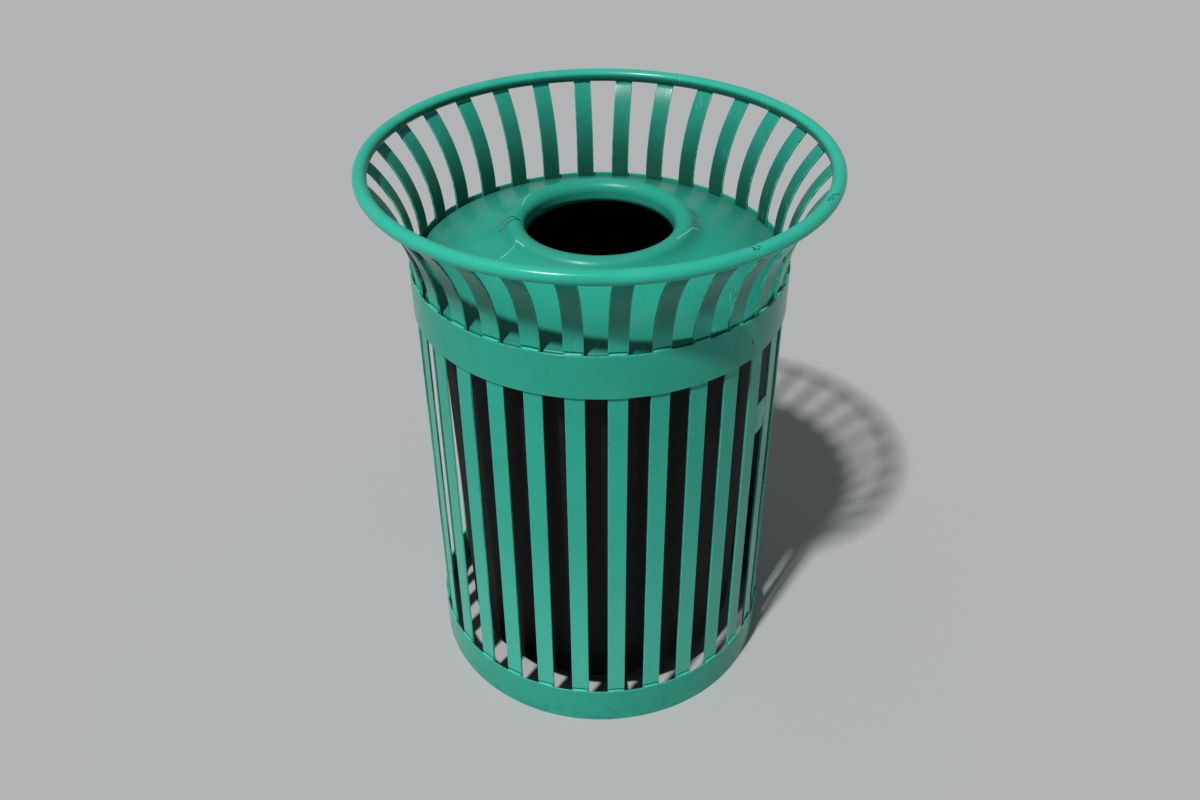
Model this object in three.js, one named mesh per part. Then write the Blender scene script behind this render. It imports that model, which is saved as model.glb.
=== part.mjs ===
// Slatted steel litter bin with a flared top, a spun lid with a rolled opening, and a lift-out liner.
// Millimetres, +Z up. The origin is on the ground, at the centre of the base band.

import * as THREE from 'three';

// ---------------------------------------------------------------- driving dimensions

const FIT_GAP = 0.3; // clearance kept between two pieces that touch

// Outer bands, rolled from strip
const BAND_RADIUS = 290; // outer face
const BAND_THICKNESS = 2.5;
const BAND_HEIGHT = 70;
const TOP_BAND_BOTTOM = 677;

// Slats, flat bar stood inside both bands and flared above the top one
const SLAT_COUNT = 30;
const SLAT_PITCH = (2 * Math.PI) / SLAT_COUNT;
const FRONT = -Math.PI / 2; // direction of the gap between the first and the last slat
const SLAT_WIDTH = 28;
const SLAT_THICKNESS = 3.5;
const SLAT_FACE = 286.6; // distance from the bin's axis to a slat's flat outer face
const SLAT_BOTTOM = 10; // the slats end a little above the ground, behind the base band
const FLARE_START = 742; // the bend begins just below the top band's upper edge
const FLARE_RADIUS = 216; // of a slat's middle line

// Rim, a round tube rolled into a ring over the slat ends
const RIM_RADIUS = 345; // centre line
const RIM_TUBE_RADIUS = 10.65;
const RIM_HEIGHT = 899.2; // centre line

// The slats bend outward in one arc about a centre outside the bin, and butt against the rim tube
// from below. The inner corner of a slat's end is the one that comes nearest to the tube.
const SLAT_MIDDLE = SLAT_FACE - SLAT_THICKNESS / 2;
const RIM_WELD_GAP = 0.5; // between a slat's end and the tube, filled by the weld
const BEND_CENTRE = SLAT_MIDDLE + FLARE_RADIUS;
const OUTER_BEND = FLARE_RADIUS - SLAT_THICKNESS / 2;
const INNER_BEND = FLARE_RADIUS + SLAT_THICKNESS / 2;
const FLARE_ANGLE = flareAngle();

// Lid, one spun sheet with a raised rolled neck
const LID_RADIUS = 280;
const LID_SHEET = 2.5;
const LID_SKIRT = 10; // straight part of the turned-down edge
const LID_SHOULDER = 4; // radius between the skirt and the cone
const LID_CONE_TOP = { radius: 166, height: 781.7 };
const ROLL_RADIUS = 16;
const ROLL_CENTRE = { radius: 128.5, height: 793 };
const ROLL_OUTER_ANGLE = THREE.MathUtils.degToRad(30); // where the roll leaves the cone's fillet
const NECK_BOTTOM = 777;

// Ring that the lid rests on, welded to the inside of the slats
const SUPPORT_RING = { inner: 268, bottom: 727, thickness: 4 };

// Three-armed flat support under the liner. Each arm ends on the inner face of a slat.
const SPIDER = { arms: 3, armWidth: 20, thickness: 5, bottom: 42, anchorHoleRadius: 7 };

// Liner, a plastic tub with a rolled lip
const LINER_FOOT_RADIUS = 237;
const LINER_TOP_RADIUS = 254;
const LINER_TOP = 715;
const LINER_WALL = 3;
const LINER_FOOT_BEVEL = 6;
const LINER_LIP = { width: 7, height: 7 };

// Small plate that bridges one gap between two slats. Gap 0 faces the front, -Y, and the count
// runs towards +X.
const TAG_PLATE = { bottom: 516, height: 56, gap: 5 };

// Facets
const RING_SIDES = 120; // a multiple of the slat count, so that every slat meets a band alike
const LID_SIDES = 60;
const TUBE_SIDES = 12; // a multiple of 4, so that the tube has its full height and reach
const BEND_STEPS = 10;
const SHOULDER_STEPS = 2;
const ROLL_STEPS = 7;
const HOLE_SEGMENTS = 16;
const FILLET_STEPS = 4;

// ---------------------------------------------------------------- materials

function greenPaint() {
  return new THREE.MeshStandardMaterial({ color: 0x2f9c80, roughness: 0.38, metalness: 0.0 });
}

function linerPlastic() {
  return new THREE.MeshStandardMaterial({ color: 0x1b1b1c, roughness: 0.6, metalness: 0.0 });
}

// ---------------------------------------------------------------- helpers

// Mesh of the solid that a closed outline of [radius, height] points sweeps round the Z axis.
function turnedMesh(name, outline, sides, material) {
  const points = outline.map(([radius, height]) => new THREE.Vector2(radius, height));
  const geometry = new THREE.LatheGeometry(points, sides);
  geometry.rotateX(Math.PI / 2);
  return namedMesh(name, geometry, material);
}

function namedMesh(name, geometry, material) {
  const mesh = new THREE.Mesh(geometry, material);
  mesh.name = name;
  return mesh;
}

// Outline of a ring with a rectangular section, as a closed loop.
function ringOutline(inner, outer, bottom, top) {
  return [
    [inner, bottom],
    [outer, bottom],
    [outer, top],
    [inner, top],
    [inner, bottom],
  ];
}

// Points [radius, height] of an arc about a centre, both ends included.
function arcPoints(centreRadius, centreHeight, radius, from, to, steps) {
  const points = [];
  for (let i = 0; i <= steps; i += 1) {
    const angle = from + ((to - from) * i) / steps;
    points.push([centreRadius + radius * Math.cos(angle), centreHeight + radius * Math.sin(angle)]);
  }
  return points;
}

// The same path moved sideways, to the left of its direction of travel.
function offsetPath(path, distance) {
  return path.map((point, i) => {
    const before = path[Math.max(i - 1, 0)];
    const after = path[Math.min(i + 1, path.length - 1)];
    const run = Math.hypot(after[0] - before[0], after[1] - before[1]);
    const leftRadius = -(after[1] - before[1]) / run;
    const leftHeight = (after[0] - before[0]) / run;
    return [point[0] + leftRadius * distance, point[1] + leftHeight * distance];
  });
}

// ---------------------------------------------------------------- frame pieces

function band(name, bottom) {
  const outline = ringOutline(BAND_RADIUS - BAND_THICKNESS, BAND_RADIUS, bottom, bottom + BAND_HEIGHT);
  return turnedMesh(name, outline, RING_SIDES, greenPaint());
}

function rimTube() {
  const geometry = new THREE.TorusGeometry(RIM_RADIUS, RIM_TUBE_RADIUS, TUBE_SIDES, RING_SIDES);
  const mesh = namedMesh('rim_tube', geometry, greenPaint());
  mesh.position.z = RIM_HEIGHT;
  return mesh;
}

// Angle through which the slats bend, so that the inner corner of the end stops short of the tube.
function flareAngle() {
  const across = BEND_CENTRE - RIM_RADIUS;
  const up = RIM_HEIGHT - FLARE_START;
  const distance = Math.hypot(across, up);
  const reach = RIM_TUBE_RADIUS + RIM_WELD_GAP;
  const cosine = (distance ** 2 + INNER_BEND ** 2 - reach ** 2) / (2 * distance * INNER_BEND);
  return Math.atan2(up, across) - Math.acos(cosine);
}

// Side view of a slat: straight up, then bent outward about a centre outside the bin.
function slatOutline() {
  const innerFace = SLAT_FACE - SLAT_THICKNESS;
  const start = Math.PI;
  const end = Math.PI - FLARE_ANGLE;
  const outerBend = arcPoints(BEND_CENTRE, FLARE_START, OUTER_BEND, start, end, BEND_STEPS);
  const innerBend = arcPoints(BEND_CENTRE, FLARE_START, INNER_BEND, end, start, BEND_STEPS);
  return [[innerFace, SLAT_BOTTOM], [SLAT_FACE, SLAT_BOTTOM], ...outerBend, ...innerBend];
}

function slat(index) {
  const shape = new THREE.Shape(slatOutline().map(([radius, height]) => new THREE.Vector2(radius, height)));
  const geometry = new THREE.ExtrudeGeometry(shape, { depth: SLAT_WIDTH, bevelEnabled: false });
  geometry.translate(0, 0, -SLAT_WIDTH / 2);
  geometry.rotateX(Math.PI / 2);
  const mesh = namedMesh(`slat_${String(index + 1).padStart(2, '0')}`, geometry, greenPaint());
  mesh.rotation.z = FRONT + (index + 0.5) * SLAT_PITCH;
  return mesh;
}

function lidSupportRing() {
  const outer = SLAT_FACE - SLAT_THICKNESS - FIT_GAP;
  const { inner, bottom, thickness } = SUPPORT_RING;
  return turnedMesh(
    'lid_support_ring',
    ringOutline(inner, outer, bottom, bottom + thickness),
    RING_SIDES,
    greenPaint(),
  );
}

// Outline of the support seen from above: each arm has a square end, and two arms meet in a corner
// half-way between them.
function spiderOutline() {
  const reach = SLAT_FACE - SLAT_THICKNESS - FIT_GAP;
  const halfWidth = SPIDER.armWidth / 2;
  const firstSlat = FRONT + SLAT_PITCH / 2;
  const halfTurn = Math.PI / SPIDER.arms;
  const points = [];
  for (let arm = 0; arm < SPIDER.arms; arm += 1) {
    const direction = firstSlat + 2 * halfTurn * arm;
    const place = (along, across) => new THREE.Vector2(
      along * Math.cos(direction) - across * Math.sin(direction),
      along * Math.sin(direction) + across * Math.cos(direction),
    );
    points.push(place(reach, -halfWidth), place(reach, halfWidth));
    points.push(place(halfWidth / Math.tan(halfTurn), halfWidth));
  }
  return points;
}

function baseSpider() {
  const shape = new THREE.Shape(spiderOutline());
  const hole = new THREE.Path();
  hole.absarc(0, 0, SPIDER.anchorHoleRadius, 0, 2 * Math.PI, true);
  shape.holes.push(hole);
  const settings = { depth: SPIDER.thickness, bevelEnabled: false, curveSegments: HOLE_SEGMENTS };
  const mesh = namedMesh('base_spider', new THREE.ExtrudeGeometry(shape, settings), greenPaint());
  mesh.position.z = SPIDER.bottom;
  return mesh;
}

// The plate fills the gap between two slats, flush with the corners of their outer faces.
function tagPlate() {
  const halfPitch = SLAT_PITCH / 2;
  const halfSlat = SLAT_WIDTH / 2;
  const outerFace = SLAT_FACE * Math.cos(halfPitch) + halfSlat * Math.sin(halfPitch);
  const innerCorner = (SLAT_FACE - SLAT_THICKNESS) * Math.sin(halfPitch) - halfSlat * Math.cos(halfPitch);
  const width = 2 * (innerCorner - FIT_GAP);
  const geometry = new THREE.BoxGeometry(SLAT_THICKNESS, width, TAG_PLATE.height);
  geometry.translate(outerFace - SLAT_THICKNESS / 2, 0, TAG_PLATE.bottom + TAG_PLATE.height / 2);
  const mesh = namedMesh('tag_plate', geometry, greenPaint());
  mesh.rotation.z = FRONT + TAG_PLATE.gap * SLAT_PITCH;
  return mesh;
}

// ---------------------------------------------------------------- lid

// Fillet between the cone and the roll. It leaves each along its tangent.
function lidFillet(coneAngle, rollStart) {
  const [rollRadius, rollHeight] = rollStart;
  const { radius, height } = LID_CONE_TOP;
  const coneFall = Math.tan(coneAngle);
  const rollFall = 1 / Math.tan(ROLL_OUTER_ANGLE);
  const drop = rollHeight - height + rollFall * rollRadius - coneFall * radius;
  const crossing = drop / (rollFall - coneFall);
  const curve = new THREE.QuadraticBezierCurve(
    new THREE.Vector2(radius, height),
    new THREE.Vector2(crossing, height + coneFall * (radius - crossing)),
    new THREE.Vector2(rollRadius, rollHeight),
  );
  return curve.getPoints(FILLET_STEPS).slice(0, -1).map((point) => [point.x, point.y]);
}

// Upper face of the lid's sheet, from the foot of the skirt to the foot of the neck.
function lidUpperFace() {
  const skirtBottom = SUPPORT_RING.bottom + SUPPORT_RING.thickness + FIT_GAP;
  const shoulderRadius = LID_RADIUS - LID_SHOULDER;
  const shoulderHeight = skirtBottom + LID_SKIRT;
  const rise = LID_CONE_TOP.height - shoulderHeight - LID_SHOULDER;
  const coneAngle = Math.atan2(rise, shoulderRadius - LID_CONE_TOP.radius);
  const turn = Math.PI / 2 - coneAngle;
  const shoulder = arcPoints(shoulderRadius, shoulderHeight, LID_SHOULDER, 0, turn, SHOULDER_STEPS);
  const { radius, height } = ROLL_CENTRE;
  const roll = arcPoints(radius, height, ROLL_RADIUS, ROLL_OUTER_ANGLE, Math.PI, ROLL_STEPS);
  const fillet = lidFillet(coneAngle, roll[0]);
  return [[LID_RADIUS, skirtBottom], ...shoulder, ...fillet, ...roll, [radius - ROLL_RADIUS, NECK_BOTTOM]];
}

function lid() {
  const upper = lidUpperFace();
  const lower = offsetPath(upper, LID_SHEET).reverse();
  return turnedMesh('lid', [...upper, ...lower, upper[0]], LID_SIDES, greenPaint());
}

// ---------------------------------------------------------------- liner

function liner() {
  const bottom = SPIDER.bottom + SPIDER.thickness + FIT_GAP;
  const floor = bottom + LINER_WALL;
  const lipRadius = LINER_TOP_RADIUS + LINER_LIP.width;
  const lipBottom = LINER_TOP - LINER_LIP.height;
  const outline = [
    [0, bottom],
    [LINER_FOOT_RADIUS - LINER_FOOT_BEVEL, bottom],
    [LINER_FOOT_RADIUS, bottom + LINER_FOOT_BEVEL],
    [LINER_TOP_RADIUS, lipBottom],
    [lipRadius, lipBottom],
    [lipRadius, LINER_TOP],
    [LINER_TOP_RADIUS - LINER_WALL, LINER_TOP],
    [LINER_FOOT_RADIUS - LINER_WALL, floor + LINER_FOOT_BEVEL],
    [LINER_FOOT_RADIUS - LINER_WALL - LINER_FOOT_BEVEL, floor],
    [0, floor],
  ];
  return turnedMesh('liner', outline, LID_SIDES, linerPlastic());
}

// ---------------------------------------------------------------- assembly

const bin = new THREE.Group();
const frame = new THREE.Group();
frame.add(band('base_band', 0), band('top_band', TOP_BAND_BOTTOM), rimTube());
for (let index = 0; index < SLAT_COUNT; index += 1) {
  frame.add(slat(index));
}
frame.add(lidSupportRing(), baseSpider(), tagPlate());
bin.add(frame, lid(), liner());

export default bin;
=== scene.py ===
import math

import bmesh
import bpy
import numpy as np
from mathutils import Matrix, Vector, noise


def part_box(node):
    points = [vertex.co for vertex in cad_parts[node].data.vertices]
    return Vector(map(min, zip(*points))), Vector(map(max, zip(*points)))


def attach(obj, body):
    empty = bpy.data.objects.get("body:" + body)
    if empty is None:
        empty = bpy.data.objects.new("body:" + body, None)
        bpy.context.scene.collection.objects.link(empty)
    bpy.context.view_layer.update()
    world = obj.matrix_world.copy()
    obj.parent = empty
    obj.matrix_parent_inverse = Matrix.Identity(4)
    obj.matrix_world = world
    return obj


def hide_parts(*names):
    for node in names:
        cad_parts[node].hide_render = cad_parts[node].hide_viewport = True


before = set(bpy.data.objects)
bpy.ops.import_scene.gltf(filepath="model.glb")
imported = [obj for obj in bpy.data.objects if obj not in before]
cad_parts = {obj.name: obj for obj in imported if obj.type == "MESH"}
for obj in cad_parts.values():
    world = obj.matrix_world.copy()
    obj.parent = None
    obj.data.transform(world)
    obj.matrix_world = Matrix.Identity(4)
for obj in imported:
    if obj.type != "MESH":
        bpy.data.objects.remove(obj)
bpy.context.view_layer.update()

# Slatted steel litter bin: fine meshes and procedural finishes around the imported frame.
# Metres, +Z up. The origin is on the ground, at the centre of the base band.

MM = 0.001

# ---------------------------------------------------------------- camera

CAMERA_REACH = 1542.5 * MM  # horizontal distance from the bin's axis
CAMERA_HEIGHT = 1585.6 * MM
CAMERA_SIDE = math.radians(1.15)  # turn of the camera's place round the axis
CAMERA_HEADING = math.radians(1.18)
CAMERA_PITCH = math.radians(-35.97)
CAMERA_ROLL = math.radians(0.278)
LENS = 34.05
SENSOR = 36.0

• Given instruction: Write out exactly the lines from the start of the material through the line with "const TOP_BAND_BOTTOM = 677;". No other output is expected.

• The completed task:
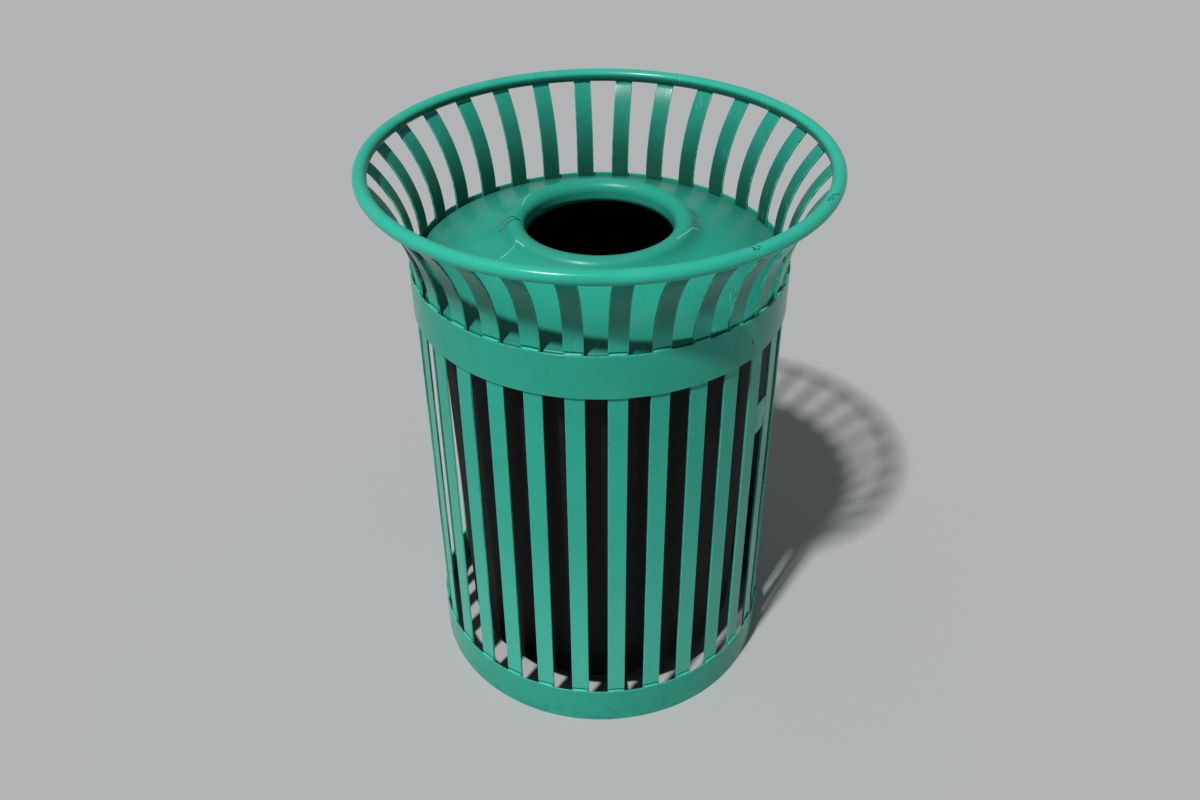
Model this object in three.js, one named mesh per part. Then write the Blender scene script behind this render. It imports that model, which is saved as model.glb.
=== part.mjs ===
// Slatted steel litter bin with a flared top, a spun lid with a rolled opening, and a lift-out liner.
// Millimetres, +Z up. The origin is on the ground, at the centre of the base band.

import * as THREE from 'three';

// ---------------------------------------------------------------- driving dimensions

const FIT_GAP = 0.3; // clearance kept between two pieces that touch

// Outer bands, rolled from strip
const BAND_RADIUS = 290; // outer face
const BAND_THICKNESS = 2.5;
const BAND_HEIGHT = 70;
const TOP_BAND_BOTTOM = 677;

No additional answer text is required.